For all his awkwardness and his apparent disconnection from the world, Oppenheimer’s true destiny was leadership. Like many leaders – Churchill is the most obvious example – he was destined to do just one thing. The Manhattan Project was a staggering achievement involving the deployment of tens of thousands of workers, almost all of whom had no idea of the purpose of the mysterious work they were doing, and the balancing of the egos of the physicists and the demands of the military, not to mention the poison being poured into the whole system by the FBI agents who, without any hard evidence, had convinced themselves Oppenheimer was a traitor. On top of all of which was the sin that became burnt flesh at Hiroshima and Nagasaki and may well do again.
This is to scratch the surface of this mighty book which feels suspiciously like the best biography I have ever read.
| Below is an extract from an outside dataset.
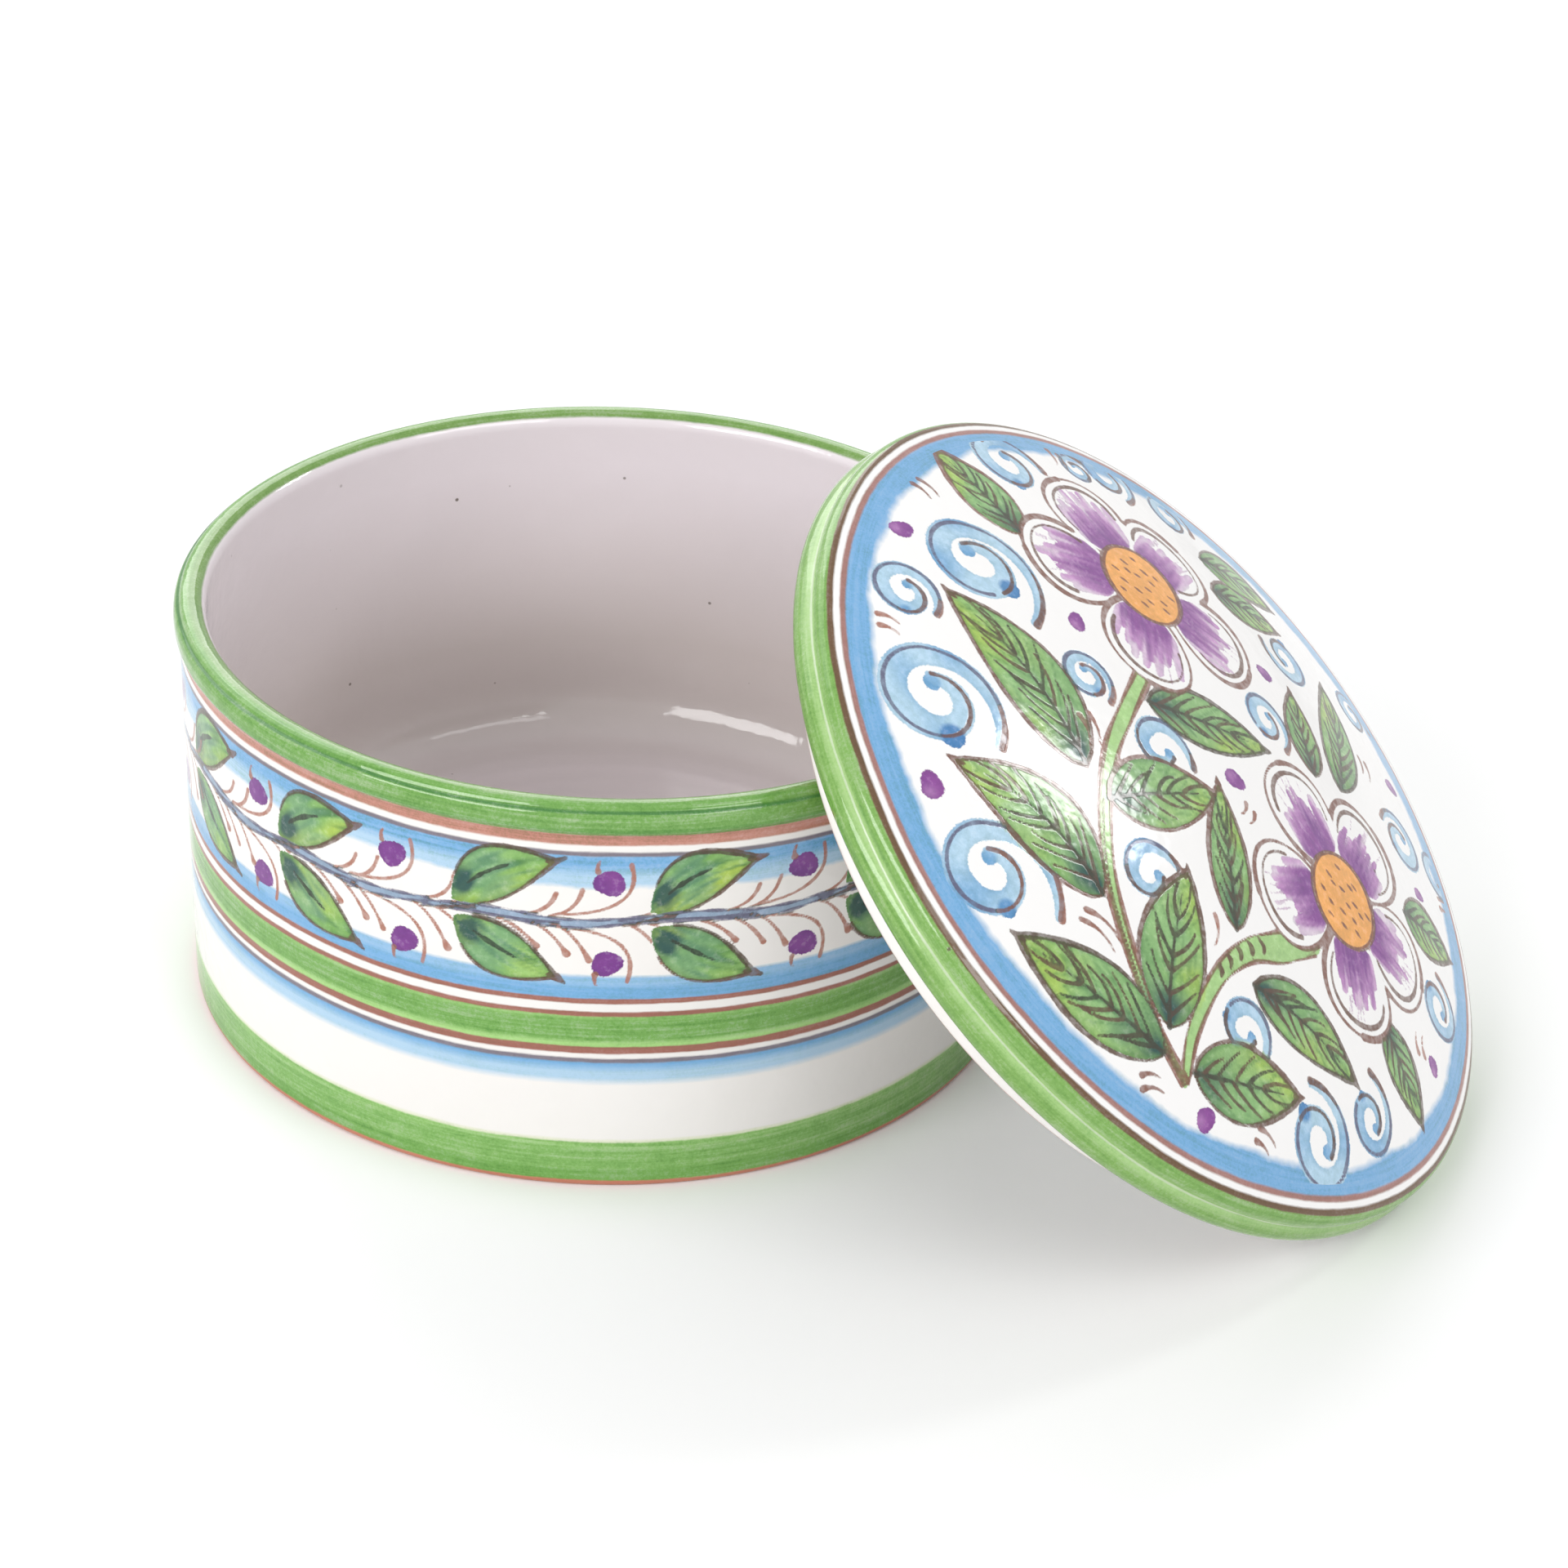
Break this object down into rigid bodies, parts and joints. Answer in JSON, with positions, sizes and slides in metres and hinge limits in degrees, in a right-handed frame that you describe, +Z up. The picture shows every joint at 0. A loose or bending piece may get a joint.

Its primary quality is restraint. Monk accepts his subject’s opacity and does not pretend to penetrate it with easy psychology. He generously leaves the best insight to others. As I said, he begins with that moving quote of Rabi’s, but he ends with one even more moving, one that fully captures the pain and difficulty of being J. Robert Oppenheimer.
“The arrogance,” said diplomat and historian George Kennan, “which to many appeared to be a part of his personality masked in reality an overpowering desire to bestow and receive affection. Neither circumstances nor at times the asperities of his own temperament permitted the gratification of this need in a measure remotely approaching its intensity.”
Weep for Hiroshima but spare one tear for Oppie.